Company of Heroes 2 - 3840x2160 - Low Quality

Company of Heroes 2 - 2560x1440 - Maximum Quality + Med. AA

Company of Heroes 2 - 1920x1080 - Maximum Quality + Med. AA

Since CoH2 is not AFR compatible, the best performance you’re going to get out of it is whatever you can get out of a single GPU. In which case the GTX 980 is the fastest card out there for this game. AMD’s R9 290XU does hold up well though; the GTX 980 may have a lead, but AMD is never more than a few percent behind at 4K and 1440p. The lead over the GTX 780 Ti is much more substantial on the other hand at 13% to 22%. So NVIDIA has finally taken this game back from AMD, as it were.

Elsewhere against the GTX 680 this is another very good performance for the GTX 980, with a performance advantage over 80%.

On an absolute basis, at these settings you’re looking at an average framerate in the 40s, which for an RTS will be a solid performance.

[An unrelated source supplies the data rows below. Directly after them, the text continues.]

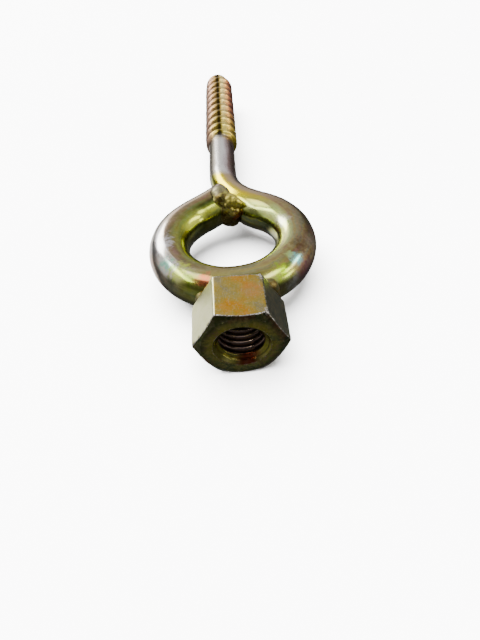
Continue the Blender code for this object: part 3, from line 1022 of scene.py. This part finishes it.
    def build(self, sweep: RidgedSweep, finish: bpy.types.Material) -> bpy.types.Object:
        """Make the bar.

        Args:
            sweep: The sweep's node tree.
            finish: The plating.

        Returns:
            The finished piece.
        """
        stations = self.stations()
        rings = sweep.rings("bar_path", stations, finish, self.sides, self.crest_r - self.root_r, 0.2, 0.34)
        rows, around = rings["points"], rings["around"]
        for k in range(self.end_rows):
            rows[k - self.end_rows] = self.coped_ring(0.0, self.end_round, (k + 1) / self.end_rows) + self.eye
        curve = np.linspace(0.2, math.pi / 2, self.cap_rows)
        caps = [self.coped_ring(self.end_round * (1 - math.cos(c)), self.end_round * (1 - math.sin(c))) for c in curve]
        caps += [self.coped_ring(self.bar_r * share, 0.0) for share in (0.45, 0.7, 0.88)]
        rows = np.concatenate([rows, np.array(caps) + self.eye])
        extra = len(caps)
        around = np.concatenate([around, np.repeat(around[-1:], extra, axis=0)])
        ridge = np.concatenate([rings["ridge"], np.zeros((extra, self.sides))])
        rows = self._worn(rows)
        along = np.concatenate([rings["along"], np.repeat(rings["along"][-1:], extra, axis=0)])
        section = np.stack([np.sin(around), np.cos(around), along], axis=-1)
        hubs = (self.shank_point(self.thread_end) + self.eye, rows[-1].mean(0))
        mesh = grid_mesh("eye_bar_form", rows, {"section": section, "ridge": ridge}, hubs)
        return place_piece("bent_bar", mesh, finish, "eye_bar")

    @staticmethod
    def _worn(rows: Array) -> Array:
        """Slight unevenness left by bending and rolling.

        Args:
            rows: Rings of points.

        Returns:
            The rings with their unevenness.
        """
        centre = rows.mean(axis=1, keepdims=True)
        lump = np.array([[noise.noise(Vector(p) * 210.0) for p in ring[::4]] for ring in rows])
        lump = np.repeat(lump, 4, axis=1)
        lump = (lump + np.roll(lump, 1, 1) + np.roll(lump, 2, 1) + np.roll(lump, 3, 1)) / 4
        return rows + unit(rows - centre) * (lump * 0.05 * MM)[..., None]


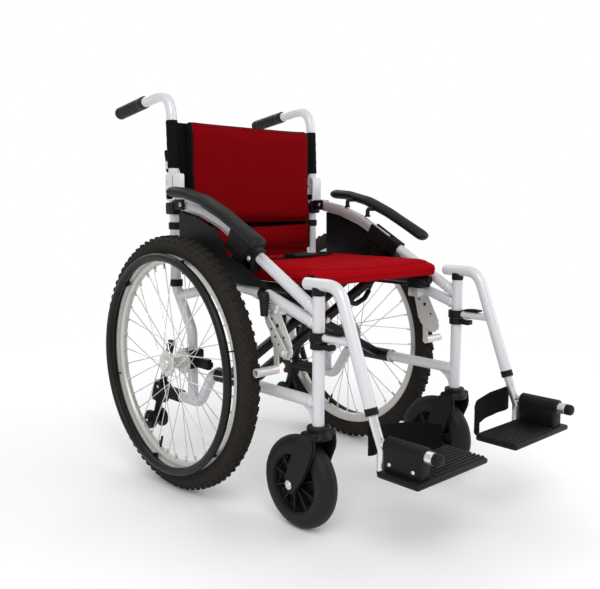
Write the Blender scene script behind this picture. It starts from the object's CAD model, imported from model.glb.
"""Looks of a manual folding wheelchair: finishes, smooth tubes, spokes, tread, cushions and straps.

Every sub-assembly is a class that holds its sizes and makes its own pieces. A piece that comes in pairs is
drawn on the sitter's left (+X) and mirrored to the right. Points are given as (x, y, z) in metres with y from
the rear axle, and `at` turns them into the frame's own coordinates.
"""
from __future__ import annotations

import logging
import math
from collections.abc import Callable, Sequence
from dataclasses import dataclass, field
from enum import Enum
from functools import cache
from typing import Any

import bmesh
import bpy
from mathutils import Matrix, Vector
from mathutils.bvhtree import BVHTree


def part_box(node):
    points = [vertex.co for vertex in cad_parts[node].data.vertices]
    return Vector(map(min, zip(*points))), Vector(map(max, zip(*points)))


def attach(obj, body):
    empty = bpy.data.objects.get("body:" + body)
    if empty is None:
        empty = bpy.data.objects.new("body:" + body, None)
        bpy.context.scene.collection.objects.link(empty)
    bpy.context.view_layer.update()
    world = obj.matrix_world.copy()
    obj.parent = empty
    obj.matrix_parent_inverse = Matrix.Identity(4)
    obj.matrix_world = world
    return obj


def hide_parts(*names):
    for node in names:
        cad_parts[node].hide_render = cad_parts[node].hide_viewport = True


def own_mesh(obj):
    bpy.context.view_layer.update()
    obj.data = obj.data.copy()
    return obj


LOG = logging.getLogger("wheelchair")
Point = tuple[float, float, float]
Flat = tuple[float, float]
Feeds = dict[str | int, Any]
Sockets = bpy.types.NodeOutputs

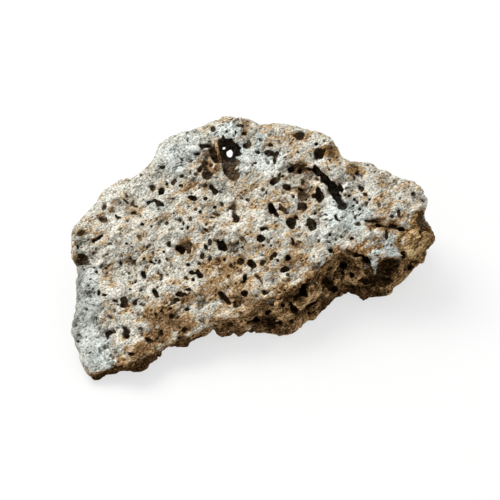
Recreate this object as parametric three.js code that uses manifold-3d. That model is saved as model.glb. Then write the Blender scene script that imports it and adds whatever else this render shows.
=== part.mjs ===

Company of Heroes 2 - Min. Frame Rate - 3840x2160 - Low Quality

Company of Heroes 2 - Min. Frame Rate - 2560x1440 - Maximum Quality + Med. AA

Company of Heroes 2 - Min. Frame Rate - 1920x1080 - Maximum Quality + Med. AA

However when it comes to minimum framerates, GTX 980 can’t quite stay on top. In every case it is ever so slightly edged out by the R9 290XU by a fraction of a frame per second. AMD seems to weather the hardest drops in framerates just a bit better than NVIDIA does. Though neither card can quite hold the line at 30fps at 1440p and 4K.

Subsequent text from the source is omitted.